(Work to complete): Exactly and only the lines from the one containing "The Blender code" through the one containing "STRAND_SINK = 0.1" are to be repeated, both ends included.

(Records for this task):

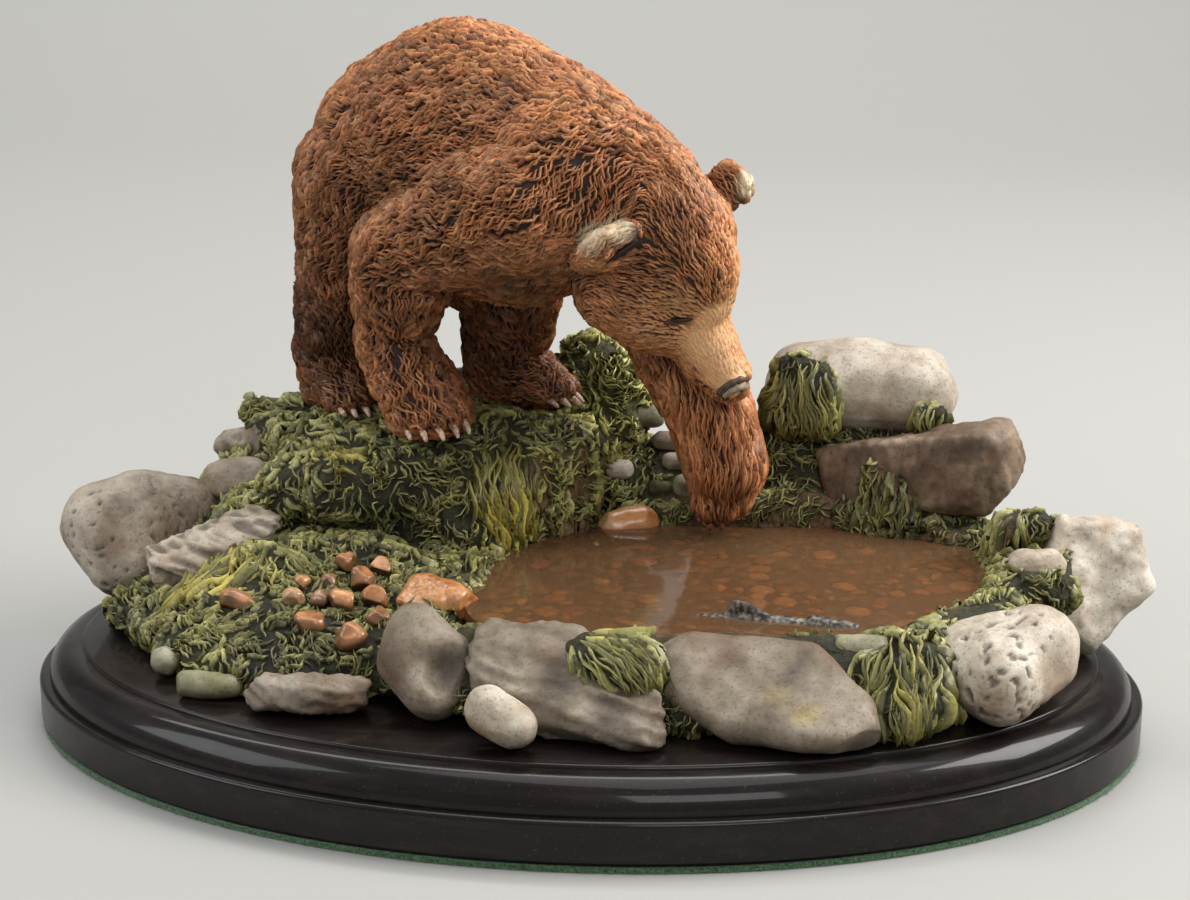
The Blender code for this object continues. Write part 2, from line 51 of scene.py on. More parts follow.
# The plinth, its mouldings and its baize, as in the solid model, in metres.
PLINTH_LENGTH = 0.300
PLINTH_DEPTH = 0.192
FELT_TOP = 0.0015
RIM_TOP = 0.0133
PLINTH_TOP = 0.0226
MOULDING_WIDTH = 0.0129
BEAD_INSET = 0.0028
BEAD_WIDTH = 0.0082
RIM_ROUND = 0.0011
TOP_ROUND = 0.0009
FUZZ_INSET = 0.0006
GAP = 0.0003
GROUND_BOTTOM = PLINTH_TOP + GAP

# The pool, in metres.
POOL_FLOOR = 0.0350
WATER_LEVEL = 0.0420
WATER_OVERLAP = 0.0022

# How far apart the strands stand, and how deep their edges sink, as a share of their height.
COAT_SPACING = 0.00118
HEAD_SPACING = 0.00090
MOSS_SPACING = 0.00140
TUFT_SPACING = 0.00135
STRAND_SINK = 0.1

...

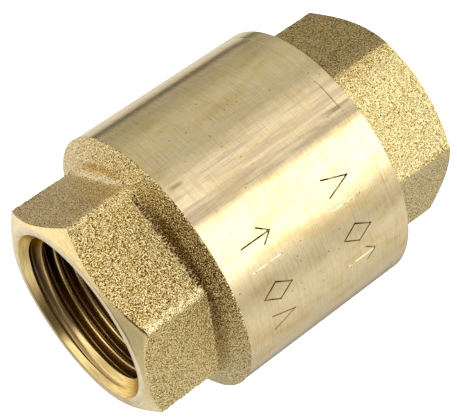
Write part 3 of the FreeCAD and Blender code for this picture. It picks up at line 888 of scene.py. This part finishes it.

--

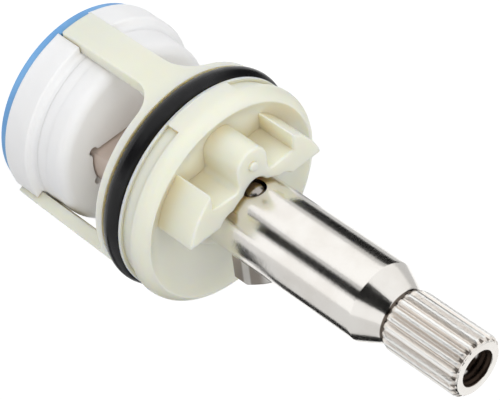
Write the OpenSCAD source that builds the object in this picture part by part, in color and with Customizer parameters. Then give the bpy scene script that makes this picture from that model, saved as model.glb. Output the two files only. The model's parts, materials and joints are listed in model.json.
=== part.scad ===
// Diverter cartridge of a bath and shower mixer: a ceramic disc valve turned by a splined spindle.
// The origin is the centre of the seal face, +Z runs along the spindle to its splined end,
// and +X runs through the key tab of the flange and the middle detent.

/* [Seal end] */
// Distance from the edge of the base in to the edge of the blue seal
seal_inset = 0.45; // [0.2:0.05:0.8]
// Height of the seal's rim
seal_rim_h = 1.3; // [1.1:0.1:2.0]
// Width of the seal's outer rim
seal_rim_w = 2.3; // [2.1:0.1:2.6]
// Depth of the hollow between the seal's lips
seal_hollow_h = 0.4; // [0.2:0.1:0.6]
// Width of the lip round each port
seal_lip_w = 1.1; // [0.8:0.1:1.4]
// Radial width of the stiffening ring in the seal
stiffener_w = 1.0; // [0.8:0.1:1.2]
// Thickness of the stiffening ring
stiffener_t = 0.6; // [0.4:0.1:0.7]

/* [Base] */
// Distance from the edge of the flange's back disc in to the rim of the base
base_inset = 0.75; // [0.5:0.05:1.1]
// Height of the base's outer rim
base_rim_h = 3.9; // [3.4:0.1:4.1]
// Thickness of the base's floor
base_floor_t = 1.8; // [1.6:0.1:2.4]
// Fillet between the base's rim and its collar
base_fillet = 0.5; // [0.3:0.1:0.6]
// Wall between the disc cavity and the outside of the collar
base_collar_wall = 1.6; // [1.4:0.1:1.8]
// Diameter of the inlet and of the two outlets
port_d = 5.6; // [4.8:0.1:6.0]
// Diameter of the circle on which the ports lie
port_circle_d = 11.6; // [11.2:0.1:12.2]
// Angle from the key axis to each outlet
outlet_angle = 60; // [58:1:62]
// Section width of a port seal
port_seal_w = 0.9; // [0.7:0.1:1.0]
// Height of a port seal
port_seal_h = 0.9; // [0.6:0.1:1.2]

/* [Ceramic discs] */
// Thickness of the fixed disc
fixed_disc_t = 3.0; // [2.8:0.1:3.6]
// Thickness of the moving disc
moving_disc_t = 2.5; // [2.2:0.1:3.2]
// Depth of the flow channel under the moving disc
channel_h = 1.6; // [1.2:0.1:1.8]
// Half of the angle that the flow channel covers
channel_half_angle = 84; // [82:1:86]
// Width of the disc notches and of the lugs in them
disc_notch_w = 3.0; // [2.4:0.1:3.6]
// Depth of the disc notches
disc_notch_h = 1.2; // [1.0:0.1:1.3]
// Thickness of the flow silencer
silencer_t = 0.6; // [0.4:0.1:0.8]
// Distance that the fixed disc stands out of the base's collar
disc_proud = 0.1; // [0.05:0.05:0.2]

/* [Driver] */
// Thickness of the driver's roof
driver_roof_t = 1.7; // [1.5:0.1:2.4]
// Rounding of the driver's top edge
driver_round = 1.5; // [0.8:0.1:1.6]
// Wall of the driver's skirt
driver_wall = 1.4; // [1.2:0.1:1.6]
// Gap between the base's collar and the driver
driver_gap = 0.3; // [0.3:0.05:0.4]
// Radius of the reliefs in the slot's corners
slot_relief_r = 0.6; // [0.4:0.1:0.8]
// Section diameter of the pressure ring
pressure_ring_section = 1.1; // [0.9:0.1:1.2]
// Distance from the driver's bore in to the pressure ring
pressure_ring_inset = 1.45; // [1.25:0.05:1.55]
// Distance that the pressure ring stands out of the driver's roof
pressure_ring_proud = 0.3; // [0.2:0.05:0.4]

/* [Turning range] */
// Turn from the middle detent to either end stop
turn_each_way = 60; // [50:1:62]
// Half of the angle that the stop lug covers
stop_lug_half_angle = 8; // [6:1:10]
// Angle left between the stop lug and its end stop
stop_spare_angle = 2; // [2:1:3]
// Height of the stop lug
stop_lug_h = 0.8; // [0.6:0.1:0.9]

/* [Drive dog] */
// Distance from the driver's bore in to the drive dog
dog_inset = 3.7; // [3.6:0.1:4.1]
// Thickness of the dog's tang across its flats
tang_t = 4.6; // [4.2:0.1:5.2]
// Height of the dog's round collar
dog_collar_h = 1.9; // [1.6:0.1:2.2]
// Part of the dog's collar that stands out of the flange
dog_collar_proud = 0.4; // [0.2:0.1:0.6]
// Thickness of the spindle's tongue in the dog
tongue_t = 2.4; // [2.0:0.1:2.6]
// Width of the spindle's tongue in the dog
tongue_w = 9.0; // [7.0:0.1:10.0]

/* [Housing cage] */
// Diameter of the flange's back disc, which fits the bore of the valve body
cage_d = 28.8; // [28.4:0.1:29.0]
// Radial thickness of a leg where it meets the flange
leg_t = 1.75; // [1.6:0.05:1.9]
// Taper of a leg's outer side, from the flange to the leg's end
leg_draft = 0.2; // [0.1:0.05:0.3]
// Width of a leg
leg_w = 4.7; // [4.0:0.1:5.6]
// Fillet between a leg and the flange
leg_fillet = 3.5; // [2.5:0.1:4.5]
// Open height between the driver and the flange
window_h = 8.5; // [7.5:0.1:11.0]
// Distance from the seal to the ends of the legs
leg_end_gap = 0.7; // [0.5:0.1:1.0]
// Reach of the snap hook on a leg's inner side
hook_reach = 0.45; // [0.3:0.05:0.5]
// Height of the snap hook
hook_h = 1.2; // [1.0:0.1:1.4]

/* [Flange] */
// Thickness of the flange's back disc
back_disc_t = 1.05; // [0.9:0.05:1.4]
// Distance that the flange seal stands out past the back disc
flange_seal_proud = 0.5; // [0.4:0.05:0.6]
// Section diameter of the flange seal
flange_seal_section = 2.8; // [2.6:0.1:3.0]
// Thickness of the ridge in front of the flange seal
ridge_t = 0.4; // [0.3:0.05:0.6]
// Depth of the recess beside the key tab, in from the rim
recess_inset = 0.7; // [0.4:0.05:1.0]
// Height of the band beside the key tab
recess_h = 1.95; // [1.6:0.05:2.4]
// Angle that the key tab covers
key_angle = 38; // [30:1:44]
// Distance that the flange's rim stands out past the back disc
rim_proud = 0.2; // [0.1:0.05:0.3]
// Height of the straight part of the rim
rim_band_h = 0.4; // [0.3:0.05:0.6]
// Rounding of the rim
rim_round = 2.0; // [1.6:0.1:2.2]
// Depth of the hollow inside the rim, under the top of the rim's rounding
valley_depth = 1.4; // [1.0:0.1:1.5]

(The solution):
The Blender code for this object continues. Write part 2, from line 51 of scene.py on. More parts follow.
# The plinth, its mouldings and its baize, as in the solid model, in metres.
PLINTH_LENGTH = 0.300
PLINTH_DEPTH = 0.192
FELT_TOP = 0.0015
RIM_TOP = 0.0133
PLINTH_TOP = 0.0226
MOULDING_WIDTH = 0.0129
BEAD_INSET = 0.0028
BEAD_WIDTH = 0.0082
RIM_ROUND = 0.0011
TOP_ROUND = 0.0009
FUZZ_INSET = 0.0006
GAP = 0.0003
GROUND_BOTTOM = PLINTH_TOP + GAP

# The pool, in metres.
POOL_FLOOR = 0.0350
WATER_LEVEL = 0.0420
WATER_OVERLAP = 0.0022

# How far apart the strands stand, and how deep their edges sink, as a share of their height.
COAT_SPACING = 0.00118
HEAD_SPACING = 0.00090
MOSS_SPACING = 0.00140
TUFT_SPACING = 0.00135
STRAND_SINK = 0.1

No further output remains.